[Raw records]
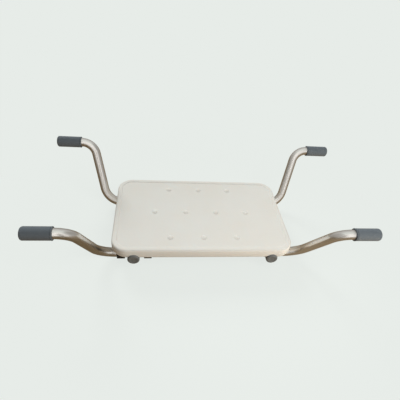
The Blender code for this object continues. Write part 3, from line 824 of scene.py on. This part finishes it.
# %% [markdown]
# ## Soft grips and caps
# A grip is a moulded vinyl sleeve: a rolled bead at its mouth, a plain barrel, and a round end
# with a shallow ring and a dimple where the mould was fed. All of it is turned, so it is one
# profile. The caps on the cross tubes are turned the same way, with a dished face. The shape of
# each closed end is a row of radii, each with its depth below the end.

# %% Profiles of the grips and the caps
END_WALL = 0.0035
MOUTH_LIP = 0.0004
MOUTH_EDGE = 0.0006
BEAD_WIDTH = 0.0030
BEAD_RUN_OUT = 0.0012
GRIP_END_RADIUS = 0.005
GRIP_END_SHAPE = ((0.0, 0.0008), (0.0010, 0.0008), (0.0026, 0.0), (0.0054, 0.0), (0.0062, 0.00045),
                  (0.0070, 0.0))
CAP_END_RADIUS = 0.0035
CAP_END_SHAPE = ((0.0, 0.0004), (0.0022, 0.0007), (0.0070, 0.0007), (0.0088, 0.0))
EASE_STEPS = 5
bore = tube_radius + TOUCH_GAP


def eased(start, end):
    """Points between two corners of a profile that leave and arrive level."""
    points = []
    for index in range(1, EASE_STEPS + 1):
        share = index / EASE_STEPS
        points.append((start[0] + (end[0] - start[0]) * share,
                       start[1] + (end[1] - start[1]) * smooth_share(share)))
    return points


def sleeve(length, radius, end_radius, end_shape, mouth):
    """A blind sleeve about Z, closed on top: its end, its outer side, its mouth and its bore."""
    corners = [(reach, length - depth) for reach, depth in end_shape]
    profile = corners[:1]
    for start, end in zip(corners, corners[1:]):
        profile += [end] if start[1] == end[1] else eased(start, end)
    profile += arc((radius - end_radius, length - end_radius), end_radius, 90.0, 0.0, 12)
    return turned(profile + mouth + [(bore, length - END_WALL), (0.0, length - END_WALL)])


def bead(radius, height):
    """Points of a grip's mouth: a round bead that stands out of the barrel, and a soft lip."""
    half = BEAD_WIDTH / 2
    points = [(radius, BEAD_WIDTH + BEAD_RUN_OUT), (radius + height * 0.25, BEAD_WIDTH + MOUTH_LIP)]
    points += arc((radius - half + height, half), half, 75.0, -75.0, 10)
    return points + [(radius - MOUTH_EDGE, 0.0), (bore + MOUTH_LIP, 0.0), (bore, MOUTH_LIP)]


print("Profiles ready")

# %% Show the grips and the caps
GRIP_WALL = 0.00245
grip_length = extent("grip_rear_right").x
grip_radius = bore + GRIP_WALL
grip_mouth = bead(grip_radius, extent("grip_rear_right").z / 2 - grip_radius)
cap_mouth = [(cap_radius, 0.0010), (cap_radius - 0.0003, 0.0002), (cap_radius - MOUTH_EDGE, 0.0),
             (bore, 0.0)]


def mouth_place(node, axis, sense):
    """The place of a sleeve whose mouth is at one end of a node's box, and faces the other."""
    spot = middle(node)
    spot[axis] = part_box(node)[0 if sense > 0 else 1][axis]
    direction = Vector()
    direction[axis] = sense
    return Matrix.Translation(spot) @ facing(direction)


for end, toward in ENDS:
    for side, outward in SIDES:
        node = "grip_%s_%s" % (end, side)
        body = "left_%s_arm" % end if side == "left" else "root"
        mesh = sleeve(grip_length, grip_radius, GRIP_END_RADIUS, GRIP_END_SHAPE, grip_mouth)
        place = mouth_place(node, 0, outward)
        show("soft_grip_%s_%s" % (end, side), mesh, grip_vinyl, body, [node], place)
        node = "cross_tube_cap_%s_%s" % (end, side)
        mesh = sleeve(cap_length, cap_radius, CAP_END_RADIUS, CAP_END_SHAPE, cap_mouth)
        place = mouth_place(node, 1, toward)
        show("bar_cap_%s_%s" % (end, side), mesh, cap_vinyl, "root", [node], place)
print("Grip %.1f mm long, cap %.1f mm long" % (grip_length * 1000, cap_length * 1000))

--

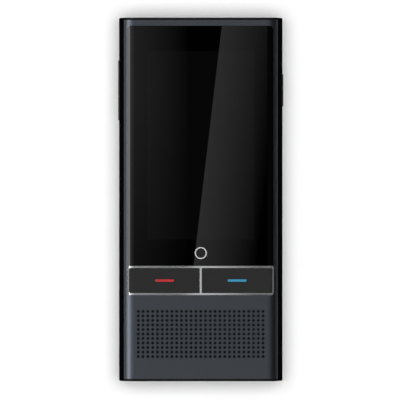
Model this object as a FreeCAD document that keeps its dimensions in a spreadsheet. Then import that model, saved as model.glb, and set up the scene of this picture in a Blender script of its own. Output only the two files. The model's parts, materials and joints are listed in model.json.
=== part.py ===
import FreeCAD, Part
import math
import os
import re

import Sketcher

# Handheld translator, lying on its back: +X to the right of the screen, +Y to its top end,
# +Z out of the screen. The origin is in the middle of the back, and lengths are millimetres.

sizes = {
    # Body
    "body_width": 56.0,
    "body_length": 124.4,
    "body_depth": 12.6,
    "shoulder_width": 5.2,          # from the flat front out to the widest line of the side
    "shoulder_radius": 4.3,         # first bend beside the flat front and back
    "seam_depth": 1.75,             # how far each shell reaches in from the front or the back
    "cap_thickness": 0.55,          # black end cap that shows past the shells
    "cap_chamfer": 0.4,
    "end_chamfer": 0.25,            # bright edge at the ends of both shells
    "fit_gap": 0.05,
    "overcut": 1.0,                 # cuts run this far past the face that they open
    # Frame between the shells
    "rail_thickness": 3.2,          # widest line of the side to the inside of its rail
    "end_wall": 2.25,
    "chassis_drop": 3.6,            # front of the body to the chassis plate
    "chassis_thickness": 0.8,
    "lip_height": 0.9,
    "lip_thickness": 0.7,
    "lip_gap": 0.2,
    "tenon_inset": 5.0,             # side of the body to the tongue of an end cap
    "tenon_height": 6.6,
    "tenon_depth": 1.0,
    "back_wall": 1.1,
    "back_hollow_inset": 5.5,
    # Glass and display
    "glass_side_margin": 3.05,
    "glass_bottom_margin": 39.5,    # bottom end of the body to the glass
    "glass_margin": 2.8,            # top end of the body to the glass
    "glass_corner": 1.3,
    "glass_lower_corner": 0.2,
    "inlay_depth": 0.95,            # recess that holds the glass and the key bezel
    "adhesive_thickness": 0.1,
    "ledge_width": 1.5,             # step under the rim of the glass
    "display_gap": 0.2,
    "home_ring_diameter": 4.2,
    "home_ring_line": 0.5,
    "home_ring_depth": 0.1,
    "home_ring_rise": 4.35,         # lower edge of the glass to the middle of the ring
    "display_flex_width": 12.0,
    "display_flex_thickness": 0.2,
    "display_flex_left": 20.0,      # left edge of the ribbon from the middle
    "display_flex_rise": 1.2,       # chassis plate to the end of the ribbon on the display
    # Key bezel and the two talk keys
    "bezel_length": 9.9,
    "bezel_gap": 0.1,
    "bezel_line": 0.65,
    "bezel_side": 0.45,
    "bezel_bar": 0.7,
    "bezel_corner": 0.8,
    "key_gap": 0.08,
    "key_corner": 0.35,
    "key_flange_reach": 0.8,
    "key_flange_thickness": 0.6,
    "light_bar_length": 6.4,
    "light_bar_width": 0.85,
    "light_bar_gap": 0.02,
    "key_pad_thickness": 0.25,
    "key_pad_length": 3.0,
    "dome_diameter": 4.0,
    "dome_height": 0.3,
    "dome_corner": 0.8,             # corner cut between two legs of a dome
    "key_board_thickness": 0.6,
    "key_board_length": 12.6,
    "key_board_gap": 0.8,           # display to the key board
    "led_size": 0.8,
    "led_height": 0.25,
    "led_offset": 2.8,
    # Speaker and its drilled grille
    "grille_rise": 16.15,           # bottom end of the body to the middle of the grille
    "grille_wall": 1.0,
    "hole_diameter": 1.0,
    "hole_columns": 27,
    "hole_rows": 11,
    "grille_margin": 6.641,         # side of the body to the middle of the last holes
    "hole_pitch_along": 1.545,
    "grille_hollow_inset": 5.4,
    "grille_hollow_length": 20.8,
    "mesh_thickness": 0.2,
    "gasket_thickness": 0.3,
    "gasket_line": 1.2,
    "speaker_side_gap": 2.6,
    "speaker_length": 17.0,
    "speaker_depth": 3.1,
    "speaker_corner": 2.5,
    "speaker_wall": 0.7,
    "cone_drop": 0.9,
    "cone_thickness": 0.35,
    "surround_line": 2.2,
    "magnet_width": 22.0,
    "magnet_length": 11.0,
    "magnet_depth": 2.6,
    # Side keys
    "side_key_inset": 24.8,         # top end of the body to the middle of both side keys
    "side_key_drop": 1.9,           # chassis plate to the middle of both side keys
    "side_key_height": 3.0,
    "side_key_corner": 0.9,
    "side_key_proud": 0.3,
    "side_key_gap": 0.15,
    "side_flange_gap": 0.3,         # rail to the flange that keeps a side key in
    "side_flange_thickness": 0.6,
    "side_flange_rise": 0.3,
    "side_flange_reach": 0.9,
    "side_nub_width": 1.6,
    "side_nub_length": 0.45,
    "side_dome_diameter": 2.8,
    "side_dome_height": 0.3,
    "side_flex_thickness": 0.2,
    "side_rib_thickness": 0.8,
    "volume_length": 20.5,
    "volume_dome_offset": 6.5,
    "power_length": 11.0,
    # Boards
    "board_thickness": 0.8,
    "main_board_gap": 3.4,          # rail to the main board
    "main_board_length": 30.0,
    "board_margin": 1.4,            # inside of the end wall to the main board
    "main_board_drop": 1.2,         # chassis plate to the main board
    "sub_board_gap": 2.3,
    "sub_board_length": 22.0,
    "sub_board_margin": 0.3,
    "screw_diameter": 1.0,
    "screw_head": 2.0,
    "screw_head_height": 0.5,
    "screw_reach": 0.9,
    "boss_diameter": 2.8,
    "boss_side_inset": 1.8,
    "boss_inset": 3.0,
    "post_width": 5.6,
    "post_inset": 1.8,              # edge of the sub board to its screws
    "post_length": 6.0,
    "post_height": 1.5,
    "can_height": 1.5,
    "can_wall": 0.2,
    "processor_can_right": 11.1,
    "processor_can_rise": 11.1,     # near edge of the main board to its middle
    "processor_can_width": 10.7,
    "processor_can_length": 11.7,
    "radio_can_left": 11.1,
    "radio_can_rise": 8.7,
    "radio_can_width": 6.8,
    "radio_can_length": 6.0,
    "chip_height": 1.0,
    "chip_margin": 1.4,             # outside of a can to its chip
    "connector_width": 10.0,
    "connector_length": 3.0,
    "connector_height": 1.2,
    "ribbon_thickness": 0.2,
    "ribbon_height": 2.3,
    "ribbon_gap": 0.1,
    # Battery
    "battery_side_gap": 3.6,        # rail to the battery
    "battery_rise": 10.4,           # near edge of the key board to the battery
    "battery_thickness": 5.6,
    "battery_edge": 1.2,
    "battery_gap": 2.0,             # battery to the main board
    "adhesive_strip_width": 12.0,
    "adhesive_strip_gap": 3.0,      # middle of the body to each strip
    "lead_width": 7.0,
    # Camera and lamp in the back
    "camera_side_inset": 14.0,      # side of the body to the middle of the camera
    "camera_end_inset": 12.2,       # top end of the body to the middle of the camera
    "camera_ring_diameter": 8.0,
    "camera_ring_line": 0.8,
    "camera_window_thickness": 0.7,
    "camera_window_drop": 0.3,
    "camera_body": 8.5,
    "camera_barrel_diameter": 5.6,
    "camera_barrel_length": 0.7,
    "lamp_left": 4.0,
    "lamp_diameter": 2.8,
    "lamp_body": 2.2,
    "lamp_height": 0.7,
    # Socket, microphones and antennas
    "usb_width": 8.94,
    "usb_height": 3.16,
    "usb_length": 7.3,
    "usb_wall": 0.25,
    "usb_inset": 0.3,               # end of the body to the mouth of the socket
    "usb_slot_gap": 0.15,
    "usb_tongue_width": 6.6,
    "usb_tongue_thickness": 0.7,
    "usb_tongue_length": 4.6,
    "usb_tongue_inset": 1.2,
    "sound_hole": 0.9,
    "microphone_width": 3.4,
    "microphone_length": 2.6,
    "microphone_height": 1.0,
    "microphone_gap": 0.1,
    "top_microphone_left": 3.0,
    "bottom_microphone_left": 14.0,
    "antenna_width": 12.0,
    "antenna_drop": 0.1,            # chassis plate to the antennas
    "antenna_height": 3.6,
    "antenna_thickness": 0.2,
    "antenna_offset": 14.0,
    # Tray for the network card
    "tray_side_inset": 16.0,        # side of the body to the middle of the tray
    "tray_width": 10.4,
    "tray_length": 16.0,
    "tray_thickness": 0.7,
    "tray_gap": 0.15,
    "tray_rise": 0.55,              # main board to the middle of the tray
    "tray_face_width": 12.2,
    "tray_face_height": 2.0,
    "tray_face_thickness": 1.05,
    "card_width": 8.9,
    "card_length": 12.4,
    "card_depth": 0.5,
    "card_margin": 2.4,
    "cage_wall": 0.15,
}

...

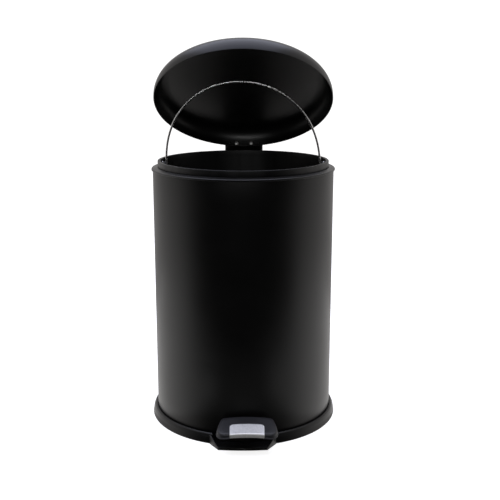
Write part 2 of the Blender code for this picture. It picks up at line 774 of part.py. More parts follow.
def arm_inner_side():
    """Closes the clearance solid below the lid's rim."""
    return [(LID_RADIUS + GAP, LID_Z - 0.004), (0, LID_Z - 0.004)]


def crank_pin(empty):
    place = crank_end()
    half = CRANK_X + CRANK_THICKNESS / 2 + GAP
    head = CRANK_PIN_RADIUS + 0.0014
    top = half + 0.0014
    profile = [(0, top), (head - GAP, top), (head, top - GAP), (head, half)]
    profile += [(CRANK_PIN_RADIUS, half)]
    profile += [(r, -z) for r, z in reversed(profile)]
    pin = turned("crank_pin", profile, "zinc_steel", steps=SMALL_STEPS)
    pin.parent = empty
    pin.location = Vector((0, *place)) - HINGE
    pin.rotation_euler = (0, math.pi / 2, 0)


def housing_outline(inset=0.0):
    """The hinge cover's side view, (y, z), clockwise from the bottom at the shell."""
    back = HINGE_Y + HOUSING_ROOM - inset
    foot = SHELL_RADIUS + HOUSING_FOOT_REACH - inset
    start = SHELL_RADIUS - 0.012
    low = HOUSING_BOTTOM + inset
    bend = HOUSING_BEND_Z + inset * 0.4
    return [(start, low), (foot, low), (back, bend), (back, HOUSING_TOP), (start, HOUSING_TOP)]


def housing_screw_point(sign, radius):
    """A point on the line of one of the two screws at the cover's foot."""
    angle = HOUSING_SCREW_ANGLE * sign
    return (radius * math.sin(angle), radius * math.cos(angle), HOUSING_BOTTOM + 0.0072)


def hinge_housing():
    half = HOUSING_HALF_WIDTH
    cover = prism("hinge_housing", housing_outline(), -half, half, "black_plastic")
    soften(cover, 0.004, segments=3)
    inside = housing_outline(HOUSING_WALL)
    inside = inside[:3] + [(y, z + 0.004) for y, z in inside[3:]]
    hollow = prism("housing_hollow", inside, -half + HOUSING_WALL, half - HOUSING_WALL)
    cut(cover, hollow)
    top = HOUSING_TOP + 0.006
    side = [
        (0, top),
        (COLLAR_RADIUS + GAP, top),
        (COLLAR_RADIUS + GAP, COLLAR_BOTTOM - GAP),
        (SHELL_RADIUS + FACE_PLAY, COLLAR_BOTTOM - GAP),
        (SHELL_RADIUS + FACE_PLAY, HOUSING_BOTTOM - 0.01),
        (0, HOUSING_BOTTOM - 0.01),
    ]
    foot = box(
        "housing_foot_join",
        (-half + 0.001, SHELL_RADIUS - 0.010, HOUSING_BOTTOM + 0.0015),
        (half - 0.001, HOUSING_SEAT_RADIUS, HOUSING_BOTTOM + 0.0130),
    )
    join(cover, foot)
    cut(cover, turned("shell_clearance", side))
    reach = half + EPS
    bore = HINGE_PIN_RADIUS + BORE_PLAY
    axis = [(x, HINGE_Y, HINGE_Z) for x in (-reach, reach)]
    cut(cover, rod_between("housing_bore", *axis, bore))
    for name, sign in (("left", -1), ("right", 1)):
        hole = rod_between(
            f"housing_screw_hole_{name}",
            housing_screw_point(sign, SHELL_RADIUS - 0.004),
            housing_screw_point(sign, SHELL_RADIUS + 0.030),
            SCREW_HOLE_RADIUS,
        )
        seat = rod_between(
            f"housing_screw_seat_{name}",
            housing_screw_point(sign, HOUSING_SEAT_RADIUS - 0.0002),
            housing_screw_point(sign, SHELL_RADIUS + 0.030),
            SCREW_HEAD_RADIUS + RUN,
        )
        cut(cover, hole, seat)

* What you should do
Using the entries above, extract exactly the span from the line with "The Blender code for this object" to the line with "# each closed", both lines included; leave out everything else.

* Solved exercise
The Blender code for this object continues. Write part 3, from line 824 of scene.py on. This part finishes it.
# %% [markdown]
# ## Soft grips and caps
# A grip is a moulded vinyl sleeve: a rolled bead at its mouth, a plain barrel, and a round end
# with a shallow ring and a dimple where the mould was fed. All of it is turned, so it is one
# profile. The caps on the cross tubes are turned the same way, with a dished face. The shape of
# each closed end is a row of radii, each with its depth below the end.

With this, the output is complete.